Exercise directions -
Give the material again in full, matching it exactly.

::: Data provided :::

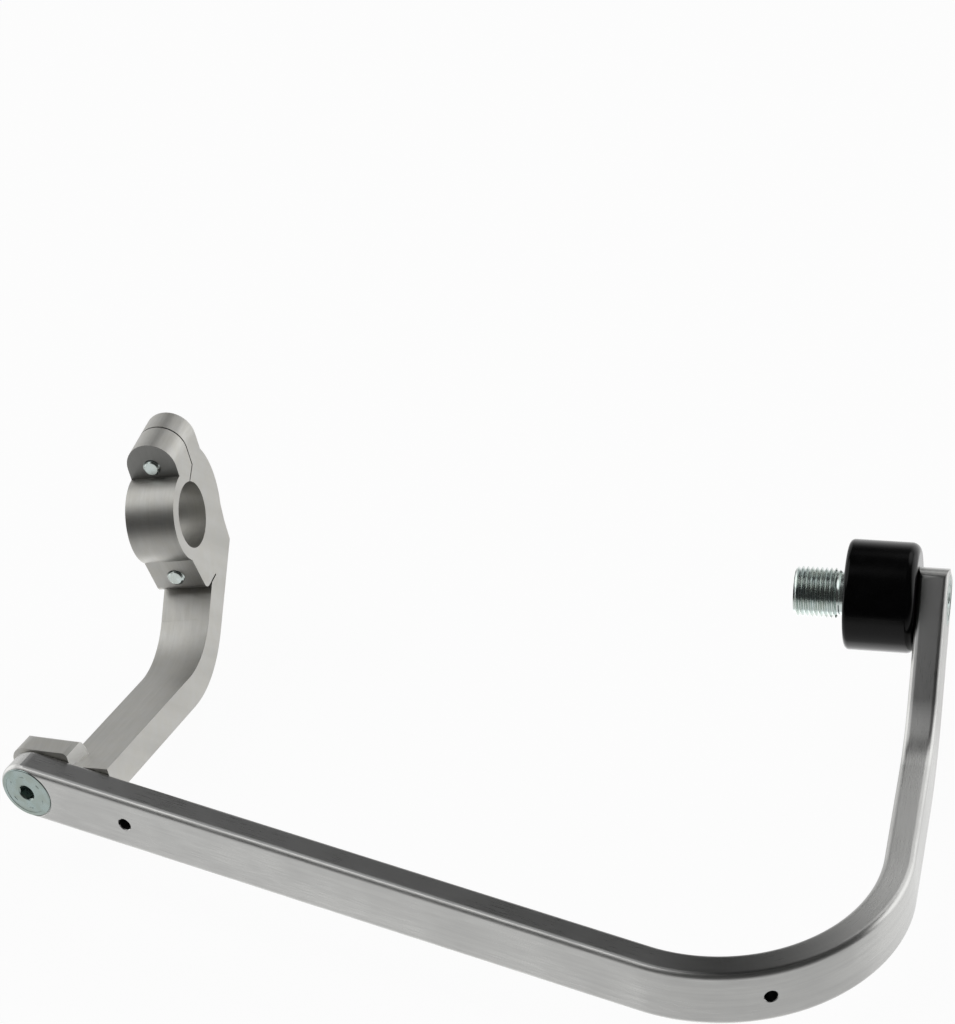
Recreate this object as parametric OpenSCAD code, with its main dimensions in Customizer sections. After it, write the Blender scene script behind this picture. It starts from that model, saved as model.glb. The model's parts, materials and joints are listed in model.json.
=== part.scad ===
// Motorcycle hand guard: a bent flat bar carried by a two-piece handlebar
// clamp on a machined arm, with a bar-end weight and threaded stud at its
// outer end. Sizes are in millimetres. The origin is the centre of the
// clamp bore; +X runs outwards along the front run, +Y back to the rider
// and +Z up.

/* [Guard bar] */
// width of the flat bar
bar_h = 20; // [14:0.5:30]
// thickness of the flat bar
bar_t = 9.6; // [6:0.2:14]
// rounding of the bar's long edges
bar_edge_r = 2; // [0.4:0.1:3]
// straight front run, from the inner bolt to the main bend
front_run = 216; // [150:1:300]
// centre-line radius of the main bend
bend_r = 53.7; // [35:0.1:90]
// angle the main bend turns through
bend_angle = 107.4; // [70:0.1:125]
// straight run between the two bends
side_run = 41.5; // [10:0.5:90]
// centre-line radius of the upward bend on edge
rise_r = 49.2; // [30:0.1:90]
// angle of the upward bend
rise_angle = 36.3; // [0:0.1:60]
// straight run from the upward bend to the weight axis
end_run = 35; // [20:0.5:80]
// bar left beyond the weight axis
end_over = 8.9; // [8.5:0.1:20]
// rounding of the corners at the outer end of the bar
end_corner = 5.4; // [1:0.1:8]
// diameter of the two cover holes
cover_hole_d = 4.2; // [2:0.1:8]
// first cover hole, from the inner bolt
cover_hole_x = 37; // [20:0.5:90]
// second cover hole, angle into the main bend
cover_hole_angle = 39.4; // [5:0.1:80]

/* [Clamp] */
// diameter of the handlebar the clamp closes on
clamp_bore_d = 22.2; // [19:0.1:32]
// width of clamp and arm along the handlebar
clamp_w = 17.4; // [10:0.1:30]
// outer radius of the cap's ring
ring_r = 15.3; // [13:0.1:24]
// radius of the arm's back behind the bore
back_r = 24.2; // [17:0.1:34]
// height of the upper screw above the bore
screw_up = 19.4; // [15:0.1:30]
// depth of the lower screw below the bore
screw_down = 18.5; // [15:0.1:30]
// front face of the cap's lower lug at its screw, forward of the bore centre
lug_front = 8.5; // [4:0.1:14]
// lean of the lower lug's front face
lug_lean = 14; // [0:0.5:25]
// rounding of the lower lug's front corner
lug_corner = 3.2; // [0.5:0.1:5]
// underside of the cap's lower lug, below the bore centre
lug_bottom = 25.4; // [20:0.1:36]
// back face of the cap's upper lug, behind the bore centre
split_up = 11; // [4:0.1:16]
// back face of the cap's lower lug, behind the bore centre
split_down = 2.5; // [0:0.1:8]
// open gap at the upper split
split_gap = 0.6; // [0.2:0.1:3]
// diameter of the clamp screws
clamp_screw_d = 6; // [4:0.5:8]
// diameter of the clamp screws' heads
clamp_head_d = 10; // [7:0.5:14]
// height of the clamp screws' heads
clamp_head_h = 6; // [3:0.5:9]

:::

Solution to this problem -
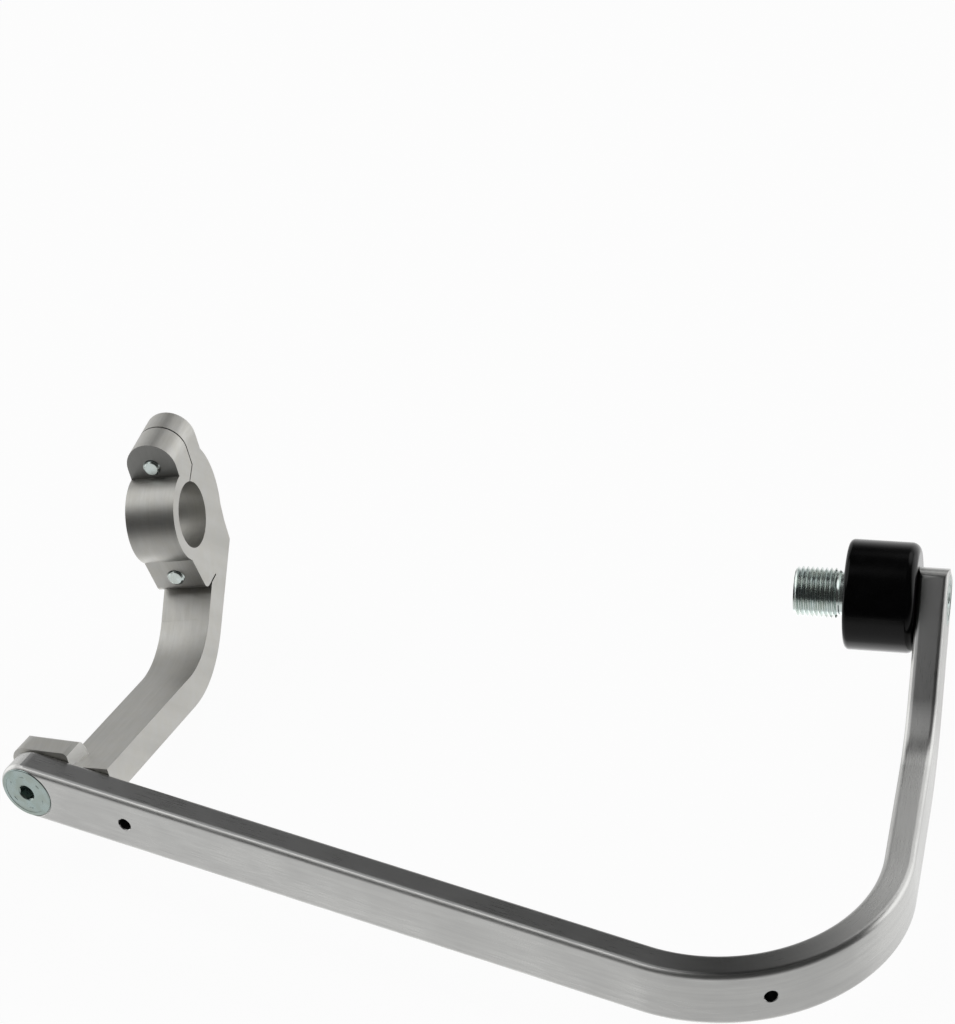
Recreate this object as parametric OpenSCAD code, with its main dimensions in Customizer sections. After it, write the Blender scene script behind this picture. It starts from that model, saved as model.glb. The model's parts, materials and joints are listed in model.json.
=== part.scad ===
// Motorcycle hand guard: a bent flat bar carried by a two-piece handlebar
// clamp on a machined arm, with a bar-end weight and threaded stud at its
// outer end. Sizes are in millimetres. The origin is the centre of the
// clamp bore; +X runs outwards along the front run, +Y back to the rider
// and +Z up.

/* [Guard bar] */
// width of the flat bar
bar_h = 20; // [14:0.5:30]
// thickness of the flat bar
bar_t = 9.6; // [6:0.2:14]
// rounding of the bar's long edges
bar_edge_r = 2; // [0.4:0.1:3]
// straight front run, from the inner bolt to the main bend
front_run = 216; // [150:1:300]
// centre-line radius of the main bend
bend_r = 53.7; // [35:0.1:90]
// angle the main bend turns through
bend_angle = 107.4; // [70:0.1:125]
// straight run between the two bends
side_run = 41.5; // [10:0.5:90]
// centre-line radius of the upward bend on edge
rise_r = 49.2; // [30:0.1:90]
// angle of the upward bend
rise_angle = 36.3; // [0:0.1:60]
// straight run from the upward bend to the weight axis
end_run = 35; // [20:0.5:80]
// bar left beyond the weight axis
end_over = 8.9; // [8.5:0.1:20]
// rounding of the corners at the outer end of the bar
end_corner = 5.4; // [1:0.1:8]
// diameter of the two cover holes
cover_hole_d = 4.2; // [2:0.1:8]
// first cover hole, from the inner bolt
cover_hole_x = 37; // [20:0.5:90]
// second cover hole, angle into the main bend
cover_hole_angle = 39.4; // [5:0.1:80]

/* [Clamp] */
// diameter of the handlebar the clamp closes on
clamp_bore_d = 22.2; // [19:0.1:32]
// width of clamp and arm along the handlebar
clamp_w = 17.4; // [10:0.1:30]
// outer radius of the cap's ring
ring_r = 15.3; // [13:0.1:24]
// radius of the arm's back behind the bore
back_r = 24.2; // [17:0.1:34]
// height of the upper screw above the bore
screw_up = 19.4; // [15:0.1:30]
// depth of the lower screw below the bore
screw_down = 18.5; // [15:0.1:30]
// front face of the cap's lower lug at its screw, forward of the bore centre
lug_front = 8.5; // [4:0.1:14]
// lean of the lower lug's front face
lug_lean = 14; // [0:0.5:25]
// rounding of the lower lug's front corner
lug_corner = 3.2; // [0.5:0.1:5]
// underside of the cap's lower lug, below the bore centre
lug_bottom = 25.4; // [20:0.1:36]
// back face of the cap's upper lug, behind the bore centre
split_up = 11; // [4:0.1:16]
// back face of the cap's lower lug, behind the bore centre
split_down = 2.5; // [0:0.1:8]
// open gap at the upper split
split_gap = 0.6; // [0.2:0.1:3]
// diameter of the clamp screws
clamp_screw_d = 6; // [4:0.5:8]
// diameter of the clamp screws' heads
clamp_head_d = 10; // [7:0.5:14]
// height of the clamp screws' heads
clamp_head_h = 6; // [3:0.5:9]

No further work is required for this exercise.